§ Given exercise: Return verbatim the inclusive range of lines running from the line that contains "Continue the OpenSCAD" to the line that contains "return round_poly(octagon(w - 2". Omit every other line.

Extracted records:
==================================================

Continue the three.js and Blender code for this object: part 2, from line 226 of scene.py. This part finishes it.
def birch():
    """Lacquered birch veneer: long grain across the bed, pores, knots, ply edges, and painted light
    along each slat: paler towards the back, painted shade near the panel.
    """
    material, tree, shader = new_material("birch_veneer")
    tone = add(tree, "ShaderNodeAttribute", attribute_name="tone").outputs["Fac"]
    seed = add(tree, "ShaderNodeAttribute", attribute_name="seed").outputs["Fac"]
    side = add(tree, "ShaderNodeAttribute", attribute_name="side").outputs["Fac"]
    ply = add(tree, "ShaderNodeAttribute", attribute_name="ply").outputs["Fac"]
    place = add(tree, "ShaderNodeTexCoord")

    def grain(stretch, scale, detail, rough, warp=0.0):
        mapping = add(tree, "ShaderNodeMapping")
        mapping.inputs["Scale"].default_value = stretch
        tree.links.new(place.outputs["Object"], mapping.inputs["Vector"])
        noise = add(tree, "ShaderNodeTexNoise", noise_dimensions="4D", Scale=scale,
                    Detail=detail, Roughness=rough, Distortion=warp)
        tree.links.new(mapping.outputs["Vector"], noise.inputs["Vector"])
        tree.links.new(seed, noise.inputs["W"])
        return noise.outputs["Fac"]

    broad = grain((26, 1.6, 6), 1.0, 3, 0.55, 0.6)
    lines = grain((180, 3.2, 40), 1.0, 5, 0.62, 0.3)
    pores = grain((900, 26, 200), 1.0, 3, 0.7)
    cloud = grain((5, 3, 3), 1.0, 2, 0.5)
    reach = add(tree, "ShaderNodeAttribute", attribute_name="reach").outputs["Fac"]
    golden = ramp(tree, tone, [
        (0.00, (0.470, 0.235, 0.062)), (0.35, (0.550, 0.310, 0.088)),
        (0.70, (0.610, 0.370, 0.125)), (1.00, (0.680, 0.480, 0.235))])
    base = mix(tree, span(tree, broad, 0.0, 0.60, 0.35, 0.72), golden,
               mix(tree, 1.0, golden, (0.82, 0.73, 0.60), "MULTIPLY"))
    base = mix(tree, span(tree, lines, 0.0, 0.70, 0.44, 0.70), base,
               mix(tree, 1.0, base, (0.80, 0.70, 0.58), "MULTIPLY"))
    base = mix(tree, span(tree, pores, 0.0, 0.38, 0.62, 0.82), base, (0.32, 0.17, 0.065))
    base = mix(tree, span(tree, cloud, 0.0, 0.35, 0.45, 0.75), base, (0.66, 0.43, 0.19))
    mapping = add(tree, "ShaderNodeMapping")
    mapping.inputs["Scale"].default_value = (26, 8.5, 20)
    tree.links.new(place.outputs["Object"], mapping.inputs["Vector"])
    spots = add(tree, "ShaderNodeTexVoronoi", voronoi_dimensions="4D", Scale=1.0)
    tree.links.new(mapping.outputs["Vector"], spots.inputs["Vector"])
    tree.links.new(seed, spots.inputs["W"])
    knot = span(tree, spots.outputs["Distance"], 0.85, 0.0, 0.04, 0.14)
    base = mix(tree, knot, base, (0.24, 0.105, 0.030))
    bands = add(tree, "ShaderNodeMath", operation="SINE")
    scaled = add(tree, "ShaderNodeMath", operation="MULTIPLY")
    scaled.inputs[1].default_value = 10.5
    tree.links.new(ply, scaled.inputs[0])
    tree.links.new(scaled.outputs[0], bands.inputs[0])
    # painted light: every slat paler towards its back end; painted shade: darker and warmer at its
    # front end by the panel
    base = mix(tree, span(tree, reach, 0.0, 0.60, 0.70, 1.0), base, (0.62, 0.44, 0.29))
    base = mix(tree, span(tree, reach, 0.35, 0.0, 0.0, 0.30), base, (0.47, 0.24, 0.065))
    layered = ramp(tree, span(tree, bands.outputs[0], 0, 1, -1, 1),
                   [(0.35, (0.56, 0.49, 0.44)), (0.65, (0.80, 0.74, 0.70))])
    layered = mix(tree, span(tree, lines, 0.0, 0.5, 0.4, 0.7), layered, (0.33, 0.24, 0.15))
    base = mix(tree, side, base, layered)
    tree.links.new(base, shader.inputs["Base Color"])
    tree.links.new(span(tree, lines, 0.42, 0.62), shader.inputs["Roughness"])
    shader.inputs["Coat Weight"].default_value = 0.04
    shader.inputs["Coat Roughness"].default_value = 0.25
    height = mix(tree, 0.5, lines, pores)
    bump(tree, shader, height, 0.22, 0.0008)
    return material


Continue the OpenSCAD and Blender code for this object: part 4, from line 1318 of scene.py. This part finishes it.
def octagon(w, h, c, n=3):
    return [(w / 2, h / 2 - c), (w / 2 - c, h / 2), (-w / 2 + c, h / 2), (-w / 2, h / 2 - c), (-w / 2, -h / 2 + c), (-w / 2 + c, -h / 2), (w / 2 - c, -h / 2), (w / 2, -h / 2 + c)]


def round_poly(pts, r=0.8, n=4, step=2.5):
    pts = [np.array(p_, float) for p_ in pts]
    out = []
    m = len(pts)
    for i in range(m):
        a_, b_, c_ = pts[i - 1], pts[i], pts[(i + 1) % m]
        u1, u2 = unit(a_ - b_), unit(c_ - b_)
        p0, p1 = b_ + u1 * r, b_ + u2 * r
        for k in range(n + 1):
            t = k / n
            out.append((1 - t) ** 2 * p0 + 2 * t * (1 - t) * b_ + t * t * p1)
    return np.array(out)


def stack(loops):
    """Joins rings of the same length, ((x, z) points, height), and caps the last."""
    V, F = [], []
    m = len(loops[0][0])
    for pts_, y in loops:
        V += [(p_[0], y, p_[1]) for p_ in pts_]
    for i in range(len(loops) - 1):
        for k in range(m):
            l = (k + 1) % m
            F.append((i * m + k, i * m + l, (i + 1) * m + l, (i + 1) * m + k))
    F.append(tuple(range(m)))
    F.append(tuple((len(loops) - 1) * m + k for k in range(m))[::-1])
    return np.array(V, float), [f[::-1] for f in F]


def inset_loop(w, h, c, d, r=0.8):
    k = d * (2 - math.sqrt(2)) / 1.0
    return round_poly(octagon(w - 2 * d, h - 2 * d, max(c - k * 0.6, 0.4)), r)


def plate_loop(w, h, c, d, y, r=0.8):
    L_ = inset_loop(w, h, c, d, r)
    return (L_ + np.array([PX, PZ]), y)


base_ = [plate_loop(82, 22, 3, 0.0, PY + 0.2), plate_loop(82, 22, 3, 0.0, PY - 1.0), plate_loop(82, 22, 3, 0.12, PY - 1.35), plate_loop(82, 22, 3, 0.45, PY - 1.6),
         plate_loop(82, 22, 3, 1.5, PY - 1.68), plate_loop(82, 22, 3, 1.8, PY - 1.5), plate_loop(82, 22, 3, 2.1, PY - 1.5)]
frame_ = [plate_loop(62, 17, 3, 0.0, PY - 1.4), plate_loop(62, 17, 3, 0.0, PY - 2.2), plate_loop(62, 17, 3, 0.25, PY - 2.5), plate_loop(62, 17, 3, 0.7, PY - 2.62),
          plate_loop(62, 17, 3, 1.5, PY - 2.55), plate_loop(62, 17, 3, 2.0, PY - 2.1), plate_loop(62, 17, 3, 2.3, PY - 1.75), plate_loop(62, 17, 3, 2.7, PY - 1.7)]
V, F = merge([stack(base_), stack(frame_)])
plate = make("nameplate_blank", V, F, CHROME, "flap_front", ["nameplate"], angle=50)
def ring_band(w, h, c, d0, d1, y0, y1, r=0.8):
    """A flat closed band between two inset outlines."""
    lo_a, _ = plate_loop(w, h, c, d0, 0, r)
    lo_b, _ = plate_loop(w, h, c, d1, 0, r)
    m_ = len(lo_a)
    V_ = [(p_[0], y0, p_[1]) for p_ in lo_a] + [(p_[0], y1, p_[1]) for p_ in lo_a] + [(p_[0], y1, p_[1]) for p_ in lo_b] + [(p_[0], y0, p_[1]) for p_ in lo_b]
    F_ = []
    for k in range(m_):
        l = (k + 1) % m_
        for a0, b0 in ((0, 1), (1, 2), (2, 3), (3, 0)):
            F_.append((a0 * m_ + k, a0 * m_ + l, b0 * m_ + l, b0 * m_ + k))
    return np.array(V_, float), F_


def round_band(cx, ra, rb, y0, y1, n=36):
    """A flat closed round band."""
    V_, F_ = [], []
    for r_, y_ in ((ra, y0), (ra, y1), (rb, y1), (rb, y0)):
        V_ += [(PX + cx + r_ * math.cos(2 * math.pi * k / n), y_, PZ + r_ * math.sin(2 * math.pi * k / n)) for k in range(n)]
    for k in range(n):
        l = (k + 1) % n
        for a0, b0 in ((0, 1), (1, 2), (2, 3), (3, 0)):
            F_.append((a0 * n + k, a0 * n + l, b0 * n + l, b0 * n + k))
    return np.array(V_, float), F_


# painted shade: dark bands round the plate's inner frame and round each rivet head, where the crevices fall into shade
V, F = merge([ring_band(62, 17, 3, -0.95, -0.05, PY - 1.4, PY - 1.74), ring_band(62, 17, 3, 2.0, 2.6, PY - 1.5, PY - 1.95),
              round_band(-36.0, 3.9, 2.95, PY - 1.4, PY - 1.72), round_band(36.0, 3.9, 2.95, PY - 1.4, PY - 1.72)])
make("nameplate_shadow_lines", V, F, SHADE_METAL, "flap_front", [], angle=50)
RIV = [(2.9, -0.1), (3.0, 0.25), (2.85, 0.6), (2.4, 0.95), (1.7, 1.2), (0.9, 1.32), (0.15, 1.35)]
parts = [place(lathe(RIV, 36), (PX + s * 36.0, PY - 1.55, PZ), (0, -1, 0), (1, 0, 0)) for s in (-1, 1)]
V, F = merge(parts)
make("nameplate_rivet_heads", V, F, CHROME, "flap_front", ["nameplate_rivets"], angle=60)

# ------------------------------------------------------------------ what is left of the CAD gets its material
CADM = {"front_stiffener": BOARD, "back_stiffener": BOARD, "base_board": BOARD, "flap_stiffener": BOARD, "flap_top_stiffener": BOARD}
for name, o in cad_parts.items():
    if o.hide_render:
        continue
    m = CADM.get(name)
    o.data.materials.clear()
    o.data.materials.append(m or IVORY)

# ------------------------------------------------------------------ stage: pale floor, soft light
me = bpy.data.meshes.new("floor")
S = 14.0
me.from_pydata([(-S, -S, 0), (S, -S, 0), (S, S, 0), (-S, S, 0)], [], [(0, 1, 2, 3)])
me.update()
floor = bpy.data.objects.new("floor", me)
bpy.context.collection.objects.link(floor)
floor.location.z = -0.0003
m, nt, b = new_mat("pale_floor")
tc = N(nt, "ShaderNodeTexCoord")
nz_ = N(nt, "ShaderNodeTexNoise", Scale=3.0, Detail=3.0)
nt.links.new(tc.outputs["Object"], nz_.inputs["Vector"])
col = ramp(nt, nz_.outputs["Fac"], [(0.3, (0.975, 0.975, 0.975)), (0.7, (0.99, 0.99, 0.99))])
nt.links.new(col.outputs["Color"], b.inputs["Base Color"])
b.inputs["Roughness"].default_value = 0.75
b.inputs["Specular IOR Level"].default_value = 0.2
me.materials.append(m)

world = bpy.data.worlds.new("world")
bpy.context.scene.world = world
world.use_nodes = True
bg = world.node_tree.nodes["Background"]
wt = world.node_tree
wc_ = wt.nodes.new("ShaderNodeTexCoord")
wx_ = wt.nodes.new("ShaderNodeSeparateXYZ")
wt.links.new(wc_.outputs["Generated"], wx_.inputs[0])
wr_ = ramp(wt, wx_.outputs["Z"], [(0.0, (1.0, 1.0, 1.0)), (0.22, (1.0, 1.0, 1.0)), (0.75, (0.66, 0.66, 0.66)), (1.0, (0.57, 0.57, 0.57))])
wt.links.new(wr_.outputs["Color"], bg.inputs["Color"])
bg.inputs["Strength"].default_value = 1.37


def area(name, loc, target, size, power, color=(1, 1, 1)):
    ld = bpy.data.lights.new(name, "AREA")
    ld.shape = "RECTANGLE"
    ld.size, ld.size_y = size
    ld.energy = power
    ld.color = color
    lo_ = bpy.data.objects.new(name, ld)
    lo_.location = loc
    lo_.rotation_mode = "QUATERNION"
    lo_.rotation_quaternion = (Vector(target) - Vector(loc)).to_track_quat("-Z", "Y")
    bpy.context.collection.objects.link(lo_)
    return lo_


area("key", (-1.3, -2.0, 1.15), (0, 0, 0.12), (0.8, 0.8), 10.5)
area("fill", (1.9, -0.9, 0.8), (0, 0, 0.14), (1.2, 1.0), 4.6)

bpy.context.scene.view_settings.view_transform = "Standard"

==================================================

§ Answer to this exercise:
Continue the OpenSCAD and Blender code for this object: part 4, from line 1318 of scene.py. This part finishes it.
def octagon(w, h, c, n=3):
    return [(w / 2, h / 2 - c), (w / 2 - c, h / 2), (-w / 2 + c, h / 2), (-w / 2, h / 2 - c), (-w / 2, -h / 2 + c), (-w / 2 + c, -h / 2), (w / 2 - c, -h / 2), (w / 2, -h / 2 + c)]


def round_poly(pts, r=0.8, n=4, step=2.5):
    pts = [np.array(p_, float) for p_ in pts]
    out = []
    m = len(pts)
    for i in range(m):
        a_, b_, c_ = pts[i - 1], pts[i], pts[(i + 1) % m]
        u1, u2 = unit(a_ - b_), unit(c_ - b_)
        p0, p1 = b_ + u1 * r, b_ + u2 * r
        for k in range(n + 1):
            t = k / n
            out.append((1 - t) ** 2 * p0 + 2 * t * (1 - t) * b_ + t * t * p1)
    return np.array(out)


def stack(loops):
    """Joins rings of the same length, ((x, z) points, height), and caps the last."""
    V, F = [], []
    m = len(loops[0][0])
    for pts_, y in loops:
        V += [(p_[0], y, p_[1]) for p_ in pts_]
    for i in range(len(loops) - 1):
        for k in range(m):
            l = (k + 1) % m
            F.append((i * m + k, i * m + l, (i + 1) * m + l, (i + 1) * m + k))
    F.append(tuple(range(m)))
    F.append(tuple((len(loops) - 1) * m + k for k in range(m))[::-1])
    return np.array(V, float), [f[::-1] for f in F]


def inset_loop(w, h, c, d, r=0.8):
    k = d * (2 - math.sqrt(2)) / 1.0
    return round_poly(octagon(w - 2 * d, h - 2 * d, max(c - k * 0.6, 0.4)), r)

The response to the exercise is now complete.